Uno de cada cuatro españoles abomina del Estado de las autonomías, según
una de esas encuestas con que periódicamente nos apedrea el CIS; y siete
de cada diez piensan que ha funcionado regular, mal o muy mal. Jaime G.
Mora, comentando el pasado domingo estos datos estadísticos, observaba muy
perspicazmente que el descrédito del régimen autonómico discurre
paralelo al deterioro de nuestra economía: mientras duraron las vacas
gordas, las autonomías molaban a (casi) todo hijo de vecino; ahora que
las vacas flaquean, parecen haberse convertido en la bicha que conviene
asfixiar. Es triste que los españoles guiemos nuestro aprecio o
desprecio de las instituciones políticas por razones tan mostrencas,
olvidando que la finalidad última de toda institución política es la
consecución del bien común.
Y el caso es que el régimen autonómico del Estado
es una de las mayores lacras que sufrimos los españoles; mas no porque
incremente el gasto público. Hay que reconocer que el modelo de
organización territorial diseñado en la Constitución de 1978 es un apaño
chapucero, empezando por esa confusa distinción entre «nacionalidades y
regiones» que establecía dos vías de acceso a la autonomía, pasando por
el batiburrillo en el reparto de competencias y terminando por el
dislocamiento que el régimen autonómico ha introducido en el sistema
electoral. De todos estos errores de origen eran conscientes los
llamados «padres de la Constitución», como luego han revelado en
multitud de declaraciones, orales y escritas; y para justificar tales
errores siempre se ampararon en una coartada que se ha revelado inane,
cual era la de aquietar la voracidad nacionalista. Pero, dando por
válida esa coartada, tratar de contentar a quienes nunca están contentos
es un error craso, sobre todo si ese intento se hace a costa del bien
común. Algunos ni siquiera aceptamos que tal coartada fuera la razón
verdadera de tan craso error; por el contrario, pensamos que en el
Estado autonómico los partidos políticos -tanto los nacionalistas como
los «nacionales»- vislumbraron una suculenta oportunidad para engordar
sus burocracias y parasitar los recursos públicos.

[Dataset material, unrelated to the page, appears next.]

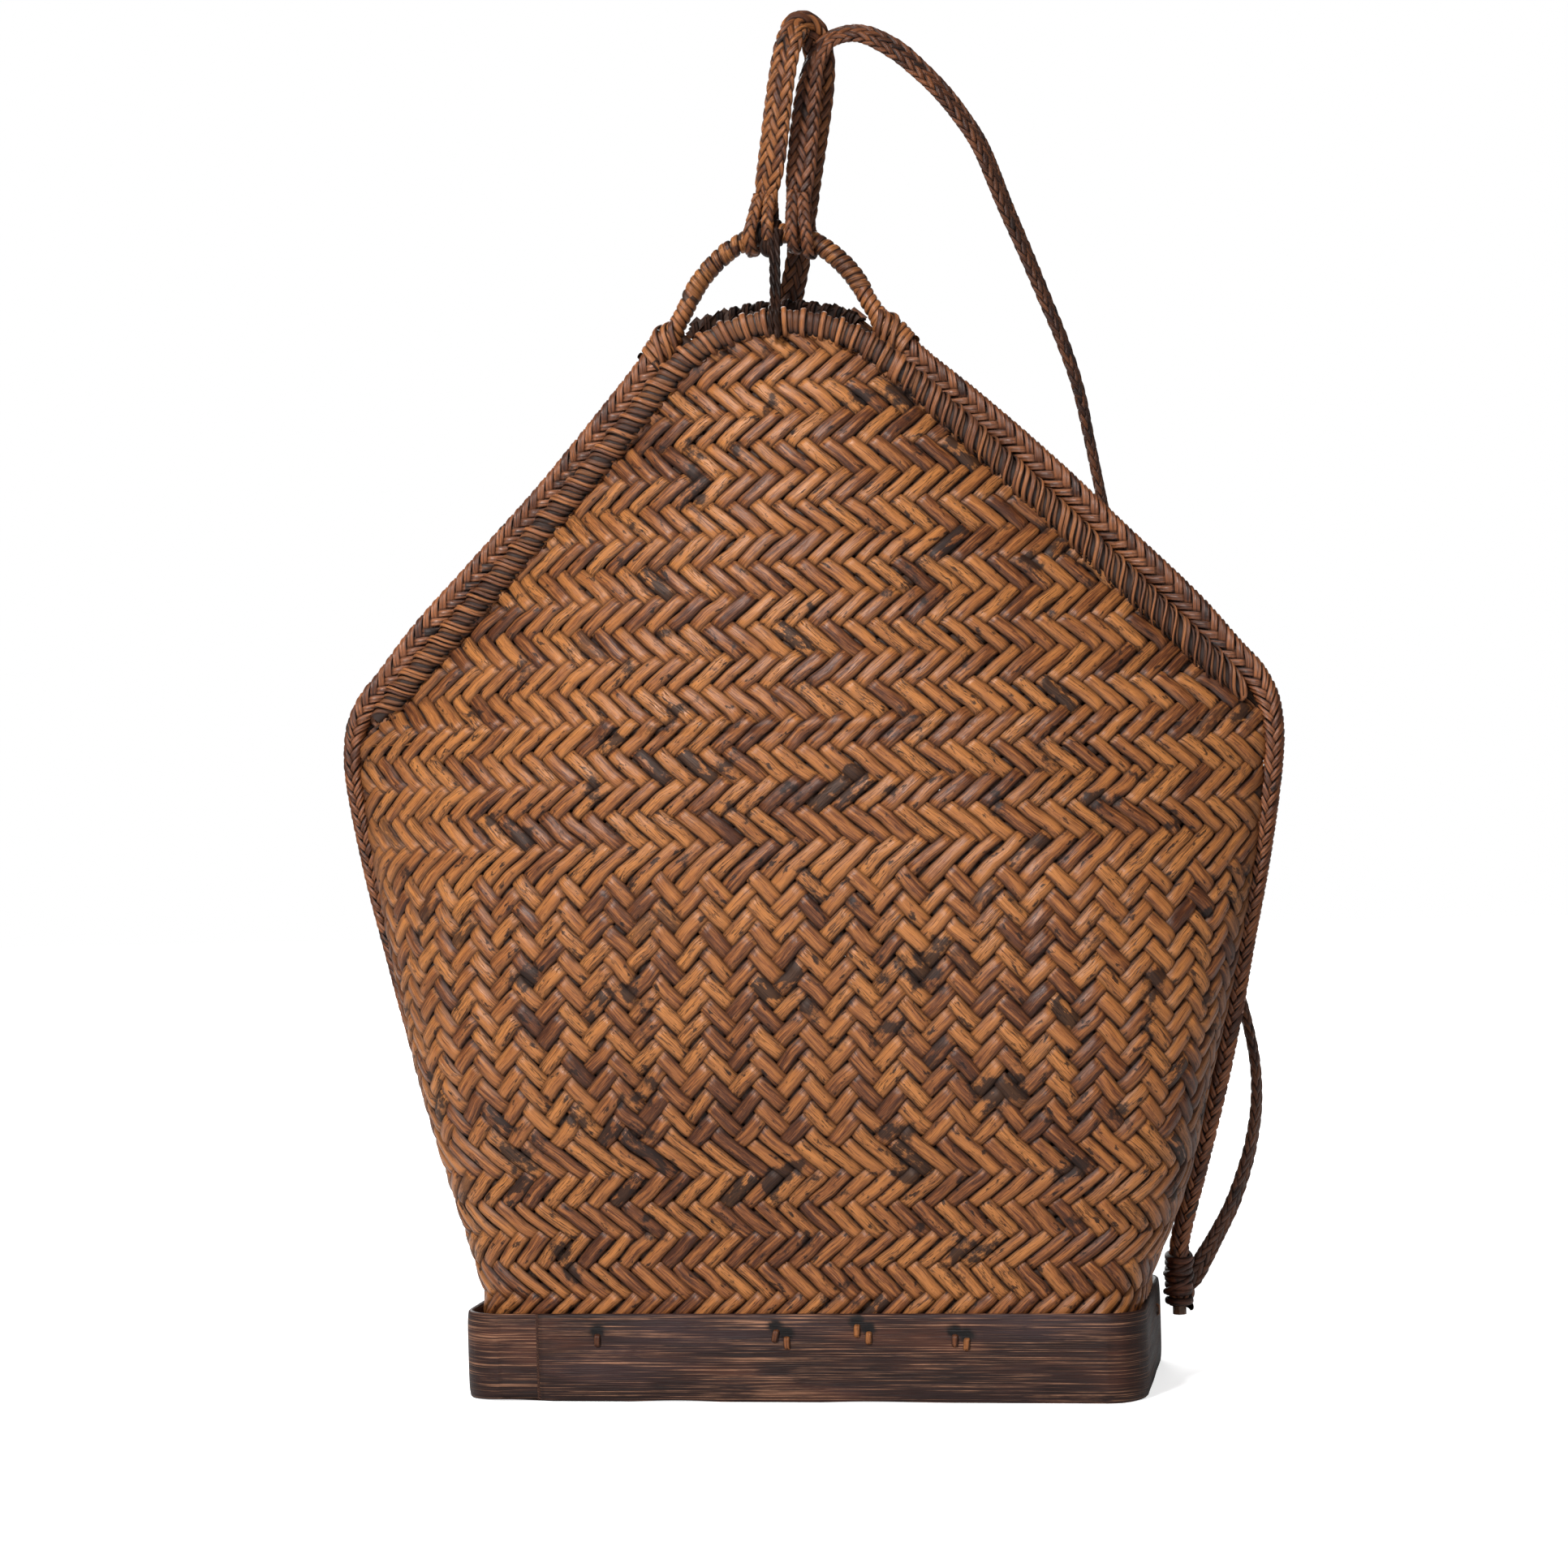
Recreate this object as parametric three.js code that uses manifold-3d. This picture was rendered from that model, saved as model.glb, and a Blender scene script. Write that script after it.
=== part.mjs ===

Pero, fuera cual fuese la razón última de aquel
error, la triste realidad es que las autonomías, además de ser fuente de
despilfarros, causa de embrollos administrativos y pitanza para el
parasitismo de los partidos políticos, se han revelado como una
formidable máquina de demogresca. Decía Aristóteles que el objeto de un
gobierno sano es la consecución del bien común; y que el objeto de un
gobierno corrompido es la consecución de intereses particulares. El
sistema autonómico está diseñado para satisfacer una constante demanda
de intereses particulares, logrados a costa del bien común; y la
satisfacción de dichos intereses, además de generar procesos
totalitarios en el ámbito de cada región -inmersiones lingüísticas,
mitificaciones históricas, etcétera-, ha creado desde el primer momento
una cadena de agravios entre regiones, poniendo en peligro la concordia
de los españoles, que desposeídos de la noción de bien común, dejan de
ser una «mancomunidad de almas», para convertirse en multitud de gentes
enzarzadas entre sí en una consecución de sucesivos intereses
particulares que, aun colmados, nunca sacian del todo (como ocurre
siempre con los caprichos que se conceden a un niño emberrinchado). Y
mientras crecía la demogresca alimentada por el Estado autonómico,
crecían también las burocracias de los partidos políticos, que hallaron
en la división creciente de los españoles su caldo nutritivo. Esto es lo
que en verdad hace detestable el Estado de las autonomías.